• **PROVIDED MATERIAL**

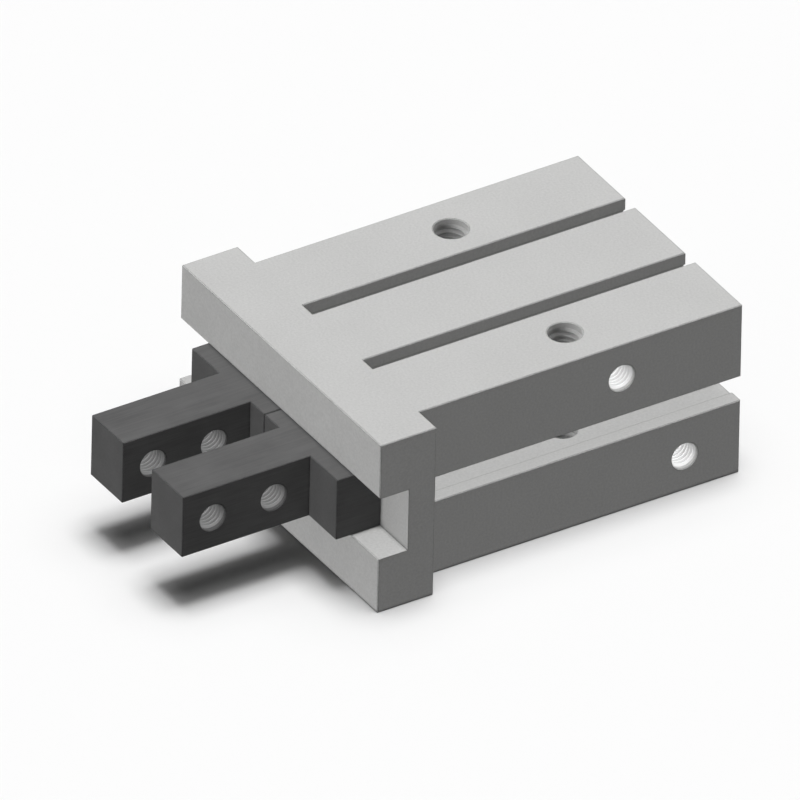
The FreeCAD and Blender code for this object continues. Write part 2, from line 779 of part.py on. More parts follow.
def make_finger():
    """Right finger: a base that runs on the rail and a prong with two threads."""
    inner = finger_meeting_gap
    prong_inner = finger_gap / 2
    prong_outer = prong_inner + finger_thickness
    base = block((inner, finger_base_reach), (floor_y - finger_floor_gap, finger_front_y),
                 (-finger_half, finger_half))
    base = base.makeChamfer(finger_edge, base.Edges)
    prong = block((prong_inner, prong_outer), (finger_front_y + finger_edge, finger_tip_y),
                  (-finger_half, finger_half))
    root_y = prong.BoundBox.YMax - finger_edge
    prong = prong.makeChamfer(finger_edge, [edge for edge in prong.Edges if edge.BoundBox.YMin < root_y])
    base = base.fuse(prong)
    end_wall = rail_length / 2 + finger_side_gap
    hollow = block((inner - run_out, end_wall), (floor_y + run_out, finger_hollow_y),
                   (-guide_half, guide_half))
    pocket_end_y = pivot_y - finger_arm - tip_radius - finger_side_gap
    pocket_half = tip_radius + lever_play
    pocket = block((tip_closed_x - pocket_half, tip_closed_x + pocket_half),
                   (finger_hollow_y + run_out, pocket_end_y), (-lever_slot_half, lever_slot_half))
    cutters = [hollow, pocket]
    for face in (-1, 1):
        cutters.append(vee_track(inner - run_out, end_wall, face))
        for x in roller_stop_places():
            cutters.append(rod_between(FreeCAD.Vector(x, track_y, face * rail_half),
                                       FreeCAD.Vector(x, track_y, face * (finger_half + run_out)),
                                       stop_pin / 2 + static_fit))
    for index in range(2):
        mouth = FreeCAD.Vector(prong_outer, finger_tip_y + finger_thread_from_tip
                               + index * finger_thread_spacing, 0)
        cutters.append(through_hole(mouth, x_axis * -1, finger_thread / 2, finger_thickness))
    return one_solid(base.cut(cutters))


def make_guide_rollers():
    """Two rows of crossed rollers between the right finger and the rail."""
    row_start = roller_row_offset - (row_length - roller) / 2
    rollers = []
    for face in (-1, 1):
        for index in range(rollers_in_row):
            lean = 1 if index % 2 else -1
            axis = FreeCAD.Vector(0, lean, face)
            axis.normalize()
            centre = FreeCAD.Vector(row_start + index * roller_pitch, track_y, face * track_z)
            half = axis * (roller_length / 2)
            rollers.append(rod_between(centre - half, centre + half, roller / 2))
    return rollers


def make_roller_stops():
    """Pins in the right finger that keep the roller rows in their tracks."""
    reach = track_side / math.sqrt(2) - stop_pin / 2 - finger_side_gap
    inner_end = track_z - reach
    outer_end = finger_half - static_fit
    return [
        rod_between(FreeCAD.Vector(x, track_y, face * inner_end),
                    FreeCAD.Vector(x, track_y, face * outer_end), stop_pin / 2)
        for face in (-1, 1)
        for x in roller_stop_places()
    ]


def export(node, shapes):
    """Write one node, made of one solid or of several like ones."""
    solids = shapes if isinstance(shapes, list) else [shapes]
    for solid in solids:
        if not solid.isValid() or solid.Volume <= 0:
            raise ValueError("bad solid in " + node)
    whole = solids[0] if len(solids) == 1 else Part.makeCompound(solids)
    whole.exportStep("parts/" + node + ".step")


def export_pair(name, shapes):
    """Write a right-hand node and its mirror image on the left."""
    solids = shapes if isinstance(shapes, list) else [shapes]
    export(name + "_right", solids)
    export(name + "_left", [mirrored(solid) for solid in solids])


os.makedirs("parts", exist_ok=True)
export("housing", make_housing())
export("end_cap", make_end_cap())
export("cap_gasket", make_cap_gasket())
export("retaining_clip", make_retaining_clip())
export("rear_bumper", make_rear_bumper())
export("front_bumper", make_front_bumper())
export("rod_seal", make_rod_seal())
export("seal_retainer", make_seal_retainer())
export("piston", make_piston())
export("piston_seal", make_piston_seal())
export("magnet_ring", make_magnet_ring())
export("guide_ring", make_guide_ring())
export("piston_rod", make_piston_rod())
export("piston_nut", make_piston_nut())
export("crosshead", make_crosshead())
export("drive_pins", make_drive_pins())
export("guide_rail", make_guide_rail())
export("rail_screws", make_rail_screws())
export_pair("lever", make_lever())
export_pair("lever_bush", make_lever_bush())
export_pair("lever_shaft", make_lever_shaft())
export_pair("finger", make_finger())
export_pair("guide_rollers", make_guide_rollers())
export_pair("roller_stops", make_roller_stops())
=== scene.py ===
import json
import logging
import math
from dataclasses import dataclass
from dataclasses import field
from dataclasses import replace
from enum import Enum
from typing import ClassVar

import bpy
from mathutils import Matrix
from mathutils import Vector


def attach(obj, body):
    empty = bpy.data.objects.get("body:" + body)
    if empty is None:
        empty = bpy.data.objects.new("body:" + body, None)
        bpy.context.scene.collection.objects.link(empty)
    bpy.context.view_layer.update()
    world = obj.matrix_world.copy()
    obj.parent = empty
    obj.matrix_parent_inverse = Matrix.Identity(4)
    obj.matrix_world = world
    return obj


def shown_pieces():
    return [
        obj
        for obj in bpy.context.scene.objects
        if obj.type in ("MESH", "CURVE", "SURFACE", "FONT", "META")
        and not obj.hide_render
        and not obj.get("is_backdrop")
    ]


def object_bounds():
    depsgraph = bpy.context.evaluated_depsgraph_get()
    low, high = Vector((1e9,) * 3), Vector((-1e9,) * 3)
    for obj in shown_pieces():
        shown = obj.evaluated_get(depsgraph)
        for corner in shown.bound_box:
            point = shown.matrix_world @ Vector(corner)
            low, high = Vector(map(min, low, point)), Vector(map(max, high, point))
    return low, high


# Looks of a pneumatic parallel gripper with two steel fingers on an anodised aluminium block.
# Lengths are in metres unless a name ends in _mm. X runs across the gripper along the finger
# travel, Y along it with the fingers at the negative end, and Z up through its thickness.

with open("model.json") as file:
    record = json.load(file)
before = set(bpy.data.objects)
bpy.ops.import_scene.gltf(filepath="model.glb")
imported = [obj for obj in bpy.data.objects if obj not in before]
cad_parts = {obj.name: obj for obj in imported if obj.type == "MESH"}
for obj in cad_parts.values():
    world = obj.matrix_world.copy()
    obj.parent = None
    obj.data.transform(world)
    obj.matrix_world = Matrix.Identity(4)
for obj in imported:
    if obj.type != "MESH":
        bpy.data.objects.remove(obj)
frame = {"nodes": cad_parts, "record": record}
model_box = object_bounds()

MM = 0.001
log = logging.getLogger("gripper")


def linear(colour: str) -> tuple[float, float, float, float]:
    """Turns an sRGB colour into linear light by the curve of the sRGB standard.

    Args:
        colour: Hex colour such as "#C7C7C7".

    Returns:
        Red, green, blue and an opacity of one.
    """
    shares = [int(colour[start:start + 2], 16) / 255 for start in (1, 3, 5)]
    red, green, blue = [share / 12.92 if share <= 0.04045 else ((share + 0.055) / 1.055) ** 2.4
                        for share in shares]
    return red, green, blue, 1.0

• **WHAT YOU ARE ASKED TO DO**
Restate the whole listing exactly.

• **RESPONSE TO THE TASK**
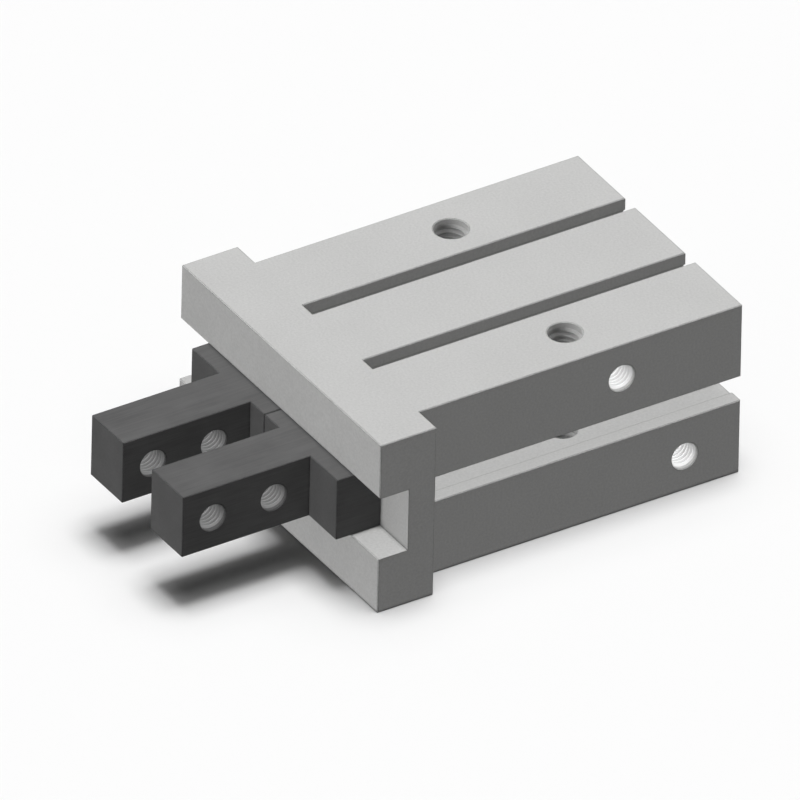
The FreeCAD and Blender code for this object continues. Write part 2, from line 779 of part.py on. More parts follow.
def make_finger():
    """Right finger: a base that runs on the rail and a prong with two threads."""
    inner = finger_meeting_gap
    prong_inner = finger_gap / 2
    prong_outer = prong_inner + finger_thickness
    base = block((inner, finger_base_reach), (floor_y - finger_floor_gap, finger_front_y),
                 (-finger_half, finger_half))
    base = base.makeChamfer(finger_edge, base.Edges)
    prong = block((prong_inner, prong_outer), (finger_front_y + finger_edge, finger_tip_y),
                  (-finger_half, finger_half))
    root_y = prong.BoundBox.YMax - finger_edge
    prong = prong.makeChamfer(finger_edge, [edge for edge in prong.Edges if edge.BoundBox.YMin < root_y])
    base = base.fuse(prong)
    end_wall = rail_length / 2 + finger_side_gap
    hollow = block((inner - run_out, end_wall), (floor_y + run_out, finger_hollow_y),
                   (-guide_half, guide_half))
    pocket_end_y = pivot_y - finger_arm - tip_radius - finger_side_gap
    pocket_half = tip_radius + lever_play
    pocket = block((tip_closed_x - pocket_half, tip_closed_x + pocket_half),
                   (finger_hollow_y + run_out, pocket_end_y), (-lever_slot_half, lever_slot_half))
    cutters = [hollow, pocket]
    for face in (-1, 1):
        cutters.append(vee_track(inner - run_out, end_wall, face))
        for x in roller_stop_places():
            cutters.append(rod_between(FreeCAD.Vector(x, track_y, face * rail_half),
                                       FreeCAD.Vector(x, track_y, face * (finger_half + run_out)),
                                       stop_pin / 2 + static_fit))
    for index in range(2):
        mouth = FreeCAD.Vector(prong_outer, finger_tip_y + finger_thread_from_tip
                               + index * finger_thread_spacing, 0)
        cutters.append(through_hole(mouth, x_axis * -1, finger_thread / 2, finger_thickness))
    return one_solid(base.cut(cutters))


def make_guide_rollers():
    """Two rows of crossed rollers between the right finger and the rail."""
    row_start = roller_row_offset - (row_length - roller) / 2
    rollers = []
    for face in (-1, 1):
        for index in range(rollers_in_row):
            lean = 1 if index % 2 else -1
            axis = FreeCAD.Vector(0, lean, face)
            axis.normalize()
            centre = FreeCAD.Vector(row_start + index * roller_pitch, track_y, face * track_z)
            half = axis * (roller_length / 2)
            rollers.append(rod_between(centre - half, centre + half, roller / 2))
    return rollers


def make_roller_stops():
    """Pins in the right finger that keep the roller rows in their tracks."""
    reach = track_side / math.sqrt(2) - stop_pin / 2 - finger_side_gap
    inner_end = track_z - reach
    outer_end = finger_half - static_fit
    return [
        rod_between(FreeCAD.Vector(x, track_y, face * inner_end),
                    FreeCAD.Vector(x, track_y, face * outer_end), stop_pin / 2)
        for face in (-1, 1)
        for x in roller_stop_places()
    ]


def export(node, shapes):
    """Write one node, made of one solid or of several like ones."""
    solids = shapes if isinstance(shapes, list) else [shapes]
    for solid in solids:
        if not solid.isValid() or solid.Volume <= 0:
            raise ValueError("bad solid in " + node)
    whole = solids[0] if len(solids) == 1 else Part.makeCompound(solids)
    whole.exportStep("parts/" + node + ".step")


def export_pair(name, shapes):
    """Write a right-hand node and its mirror image on the left."""
    solids = shapes if isinstance(shapes, list) else [shapes]
    export(name + "_right", solids)
    export(name + "_left", [mirrored(solid) for solid in solids])


os.makedirs("parts", exist_ok=True)
export("housing", make_housing())
export("end_cap", make_end_cap())
export("cap_gasket", make_cap_gasket())
export("retaining_clip", make_retaining_clip())
export("rear_bumper", make_rear_bumper())
export("front_bumper", make_front_bumper())
export("rod_seal", make_rod_seal())
export("seal_retainer", make_seal_retainer())
export("piston", make_piston())
export("piston_seal", make_piston_seal())
export("magnet_ring", make_magnet_ring())
export("guide_ring", make_guide_ring())
export("piston_rod", make_piston_rod())
export("piston_nut", make_piston_nut())
export("crosshead", make_crosshead())
export("drive_pins", make_drive_pins())
export("guide_rail", make_guide_rail())
export("rail_screws", make_rail_screws())
export_pair("lever", make_lever())
export_pair("lever_bush", make_lever_bush())
export_pair("lever_shaft", make_lever_shaft())
export_pair("finger", make_finger())
export_pair("guide_rollers", make_guide_rollers())
export_pair("roller_stops", make_roller_stops())
=== scene.py ===
import json
import logging
import math
from dataclasses import dataclass
from dataclasses import field
from dataclasses import replace
from enum import Enum
from typing import ClassVar

import bpy
from mathutils import Matrix
from mathutils import Vector


def attach(obj, body):
    empty = bpy.data.objects.get("body:" + body)
    if empty is None:
        empty = bpy.data.objects.new("body:" + body, None)
        bpy.context.scene.collection.objects.link(empty)
    bpy.context.view_layer.update()
    world = obj.matrix_world.copy()
    obj.parent = empty
    obj.matrix_parent_inverse = Matrix.Identity(4)
    obj.matrix_world = world
    return obj


def shown_pieces():
    return [
        obj
        for obj in bpy.context.scene.objects
        if obj.type in ("MESH", "CURVE", "SURFACE", "FONT", "META")
        and not obj.hide_render
        and not obj.get("is_backdrop")
    ]


def object_bounds():
    depsgraph = bpy.context.evaluated_depsgraph_get()
    low, high = Vector((1e9,) * 3), Vector((-1e9,) * 3)
    for obj in shown_pieces():
        shown = obj.evaluated_get(depsgraph)
        for corner in shown.bound_box:
            point = shown.matrix_world @ Vector(corner)
            low, high = Vector(map(min, low, point)), Vector(map(max, high, point))
    return low, high


# Looks of a pneumatic parallel gripper with two steel fingers on an anodised aluminium block.
# Lengths are in metres unless a name ends in _mm. X runs across the gripper along the finger
# travel, Y along it with the fingers at the negative end, and Z up through its thickness.

with open("model.json") as file:
    record = json.load(file)
before = set(bpy.data.objects)
bpy.ops.import_scene.gltf(filepath="model.glb")
imported = [obj for obj in bpy.data.objects if obj not in before]
cad_parts = {obj.name: obj for obj in imported if obj.type == "MESH"}
for obj in cad_parts.values():
    world = obj.matrix_world.copy()
    obj.parent = None
    obj.data.transform(world)
    obj.matrix_world = Matrix.Identity(4)
for obj in imported:
    if obj.type != "MESH":
        bpy.data.objects.remove(obj)
frame = {"nodes": cad_parts, "record": record}
model_box = object_bounds()

MM = 0.001
log = logging.getLogger("gripper")


def linear(colour: str) -> tuple[float, float, float, float]:
    """Turns an sRGB colour into linear light by the curve of the sRGB standard.

    Args:
        colour: Hex colour such as "#C7C7C7".

    Returns:
        Red, green, blue and an opacity of one.
    """
    shares = [int(colour[start:start + 2], 16) / 255 for start in (1, 3, 5)]
    red, green, blue = [share / 12.92 if share <= 0.04045 else ((share + 0.055) / 1.055) ** 2.4
                        for share in shares]
    return red, green, blue, 1.0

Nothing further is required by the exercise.